** START THE INPUT **

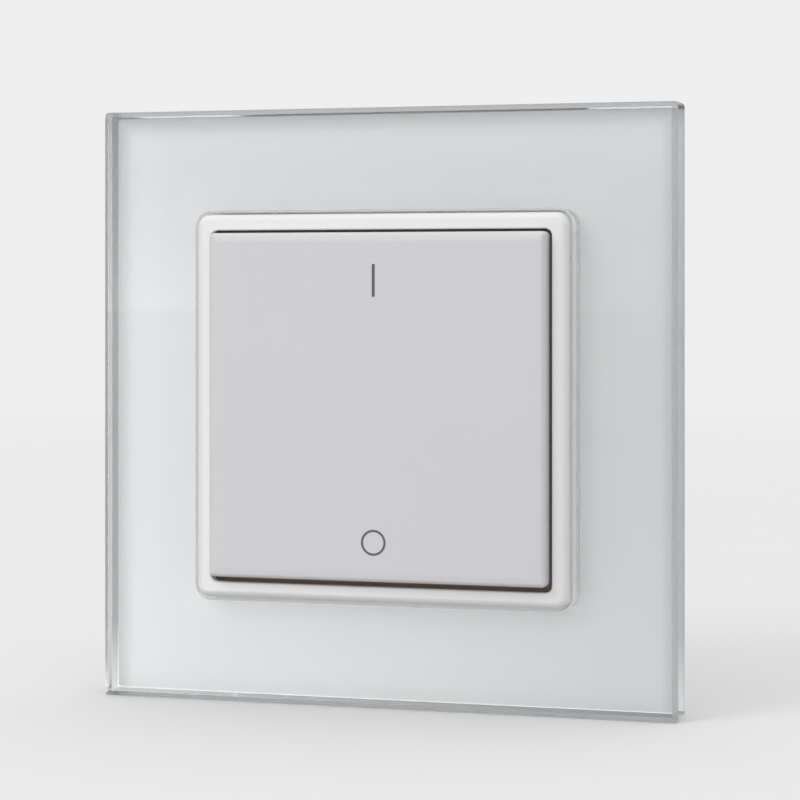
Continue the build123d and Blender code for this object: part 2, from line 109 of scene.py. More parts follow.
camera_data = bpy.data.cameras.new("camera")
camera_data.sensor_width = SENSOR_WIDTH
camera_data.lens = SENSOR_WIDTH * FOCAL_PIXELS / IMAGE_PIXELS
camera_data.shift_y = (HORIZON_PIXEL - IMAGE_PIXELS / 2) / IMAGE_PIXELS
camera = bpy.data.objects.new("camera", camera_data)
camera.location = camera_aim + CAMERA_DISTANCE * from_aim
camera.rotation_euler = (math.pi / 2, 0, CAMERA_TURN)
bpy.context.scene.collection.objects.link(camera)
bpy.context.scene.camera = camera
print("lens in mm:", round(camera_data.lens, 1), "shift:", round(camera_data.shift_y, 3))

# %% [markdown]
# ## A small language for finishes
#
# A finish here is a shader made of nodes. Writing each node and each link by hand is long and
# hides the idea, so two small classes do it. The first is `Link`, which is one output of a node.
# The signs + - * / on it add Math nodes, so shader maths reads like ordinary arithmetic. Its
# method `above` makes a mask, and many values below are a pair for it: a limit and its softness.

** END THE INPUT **
** START THE INPUT **

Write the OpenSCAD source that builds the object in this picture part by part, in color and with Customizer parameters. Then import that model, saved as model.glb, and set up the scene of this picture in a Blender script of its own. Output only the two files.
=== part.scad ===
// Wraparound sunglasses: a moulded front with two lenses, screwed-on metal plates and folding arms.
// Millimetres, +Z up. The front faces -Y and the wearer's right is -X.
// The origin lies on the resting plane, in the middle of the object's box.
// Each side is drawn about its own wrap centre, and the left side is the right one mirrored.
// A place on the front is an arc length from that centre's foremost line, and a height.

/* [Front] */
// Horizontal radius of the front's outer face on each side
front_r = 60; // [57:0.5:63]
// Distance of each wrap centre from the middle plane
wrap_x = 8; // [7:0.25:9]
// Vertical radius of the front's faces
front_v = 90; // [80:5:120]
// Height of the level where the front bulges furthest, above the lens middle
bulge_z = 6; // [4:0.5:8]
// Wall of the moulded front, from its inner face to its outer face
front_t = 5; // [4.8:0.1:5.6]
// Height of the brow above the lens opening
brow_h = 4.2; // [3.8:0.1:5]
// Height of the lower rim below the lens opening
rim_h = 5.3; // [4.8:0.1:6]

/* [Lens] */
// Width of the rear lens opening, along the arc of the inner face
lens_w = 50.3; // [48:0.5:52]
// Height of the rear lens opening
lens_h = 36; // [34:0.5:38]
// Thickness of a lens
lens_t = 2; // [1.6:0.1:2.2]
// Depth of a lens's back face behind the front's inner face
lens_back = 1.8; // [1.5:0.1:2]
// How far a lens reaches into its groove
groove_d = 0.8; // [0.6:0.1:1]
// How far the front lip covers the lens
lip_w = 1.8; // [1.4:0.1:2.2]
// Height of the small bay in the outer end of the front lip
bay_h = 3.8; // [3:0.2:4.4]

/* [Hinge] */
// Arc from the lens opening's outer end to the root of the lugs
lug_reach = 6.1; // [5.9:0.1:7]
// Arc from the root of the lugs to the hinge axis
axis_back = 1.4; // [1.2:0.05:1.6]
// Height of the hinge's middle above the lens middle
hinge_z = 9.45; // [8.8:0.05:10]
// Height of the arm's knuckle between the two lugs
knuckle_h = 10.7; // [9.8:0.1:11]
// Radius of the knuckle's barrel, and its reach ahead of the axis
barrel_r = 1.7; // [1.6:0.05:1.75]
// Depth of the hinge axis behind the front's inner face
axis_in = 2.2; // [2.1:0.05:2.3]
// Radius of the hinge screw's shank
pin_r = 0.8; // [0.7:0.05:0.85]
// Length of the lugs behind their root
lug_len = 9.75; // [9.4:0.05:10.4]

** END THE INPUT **
** START THE INPUT **

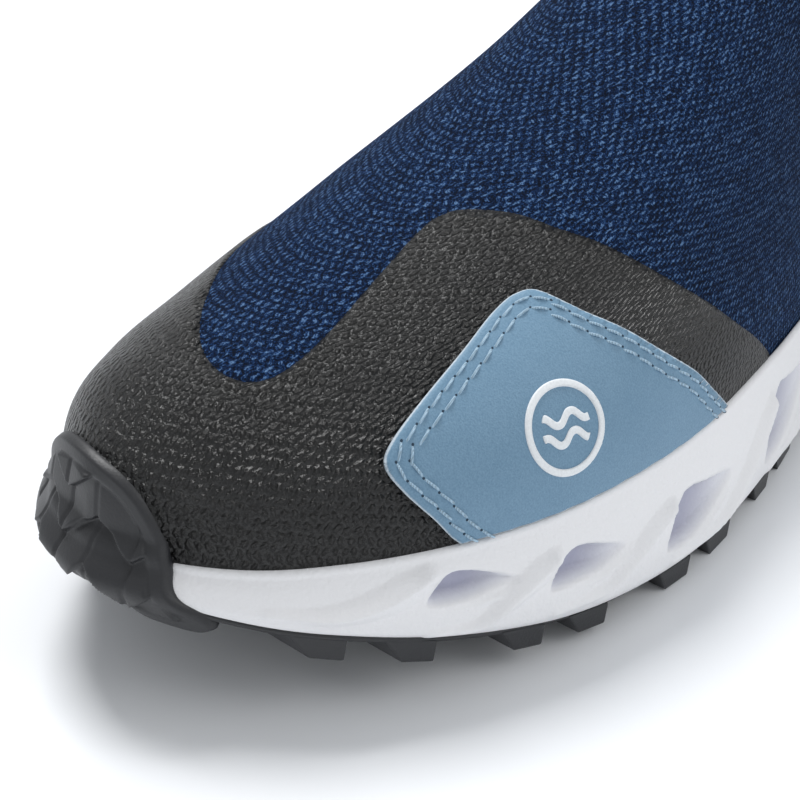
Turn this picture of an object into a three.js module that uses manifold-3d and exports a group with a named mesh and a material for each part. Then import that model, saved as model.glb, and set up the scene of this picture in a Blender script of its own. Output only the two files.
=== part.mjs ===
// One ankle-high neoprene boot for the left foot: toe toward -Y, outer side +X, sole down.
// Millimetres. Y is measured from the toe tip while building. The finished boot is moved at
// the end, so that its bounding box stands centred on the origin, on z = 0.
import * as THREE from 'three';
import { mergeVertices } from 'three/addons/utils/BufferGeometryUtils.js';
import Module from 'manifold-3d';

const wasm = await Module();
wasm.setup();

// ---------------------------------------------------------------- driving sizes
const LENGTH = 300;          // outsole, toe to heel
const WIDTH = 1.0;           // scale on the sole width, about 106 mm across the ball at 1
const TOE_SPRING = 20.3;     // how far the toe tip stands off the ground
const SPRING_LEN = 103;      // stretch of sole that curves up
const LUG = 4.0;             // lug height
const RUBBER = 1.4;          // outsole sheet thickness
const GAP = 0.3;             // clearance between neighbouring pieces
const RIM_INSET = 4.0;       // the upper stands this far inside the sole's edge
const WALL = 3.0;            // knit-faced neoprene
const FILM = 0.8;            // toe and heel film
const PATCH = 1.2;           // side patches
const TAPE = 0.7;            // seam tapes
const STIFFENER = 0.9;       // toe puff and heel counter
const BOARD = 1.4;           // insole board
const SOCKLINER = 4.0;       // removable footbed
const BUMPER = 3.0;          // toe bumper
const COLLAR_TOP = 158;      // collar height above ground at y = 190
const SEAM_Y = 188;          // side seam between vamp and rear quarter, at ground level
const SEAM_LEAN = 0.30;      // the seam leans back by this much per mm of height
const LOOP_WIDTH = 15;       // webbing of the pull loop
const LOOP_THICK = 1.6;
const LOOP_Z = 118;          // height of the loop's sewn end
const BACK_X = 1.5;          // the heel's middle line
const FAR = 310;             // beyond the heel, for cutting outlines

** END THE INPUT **

**WHAT IS ASKED:** Output exactly the lines running from the line containing "Write the OpenSCAD" through the line containing "and a height.", and only those lines.

**EXPECTED ANSWER:**
Write the OpenSCAD source that builds the object in this picture part by part, in color and with Customizer parameters. Then import that model, saved as model.glb, and set up the scene of this picture in a Blender script of its own. Output only the two files.
=== part.scad ===
// Wraparound sunglasses: a moulded front with two lenses, screwed-on metal plates and folding arms.
// Millimetres, +Z up. The front faces -Y and the wearer's right is -X.
// The origin lies on the resting plane, in the middle of the object's box.
// Each side is drawn about its own wrap centre, and the left side is the right one mirrored.
// A place on the front is an arc length from that centre's foremost line, and a height.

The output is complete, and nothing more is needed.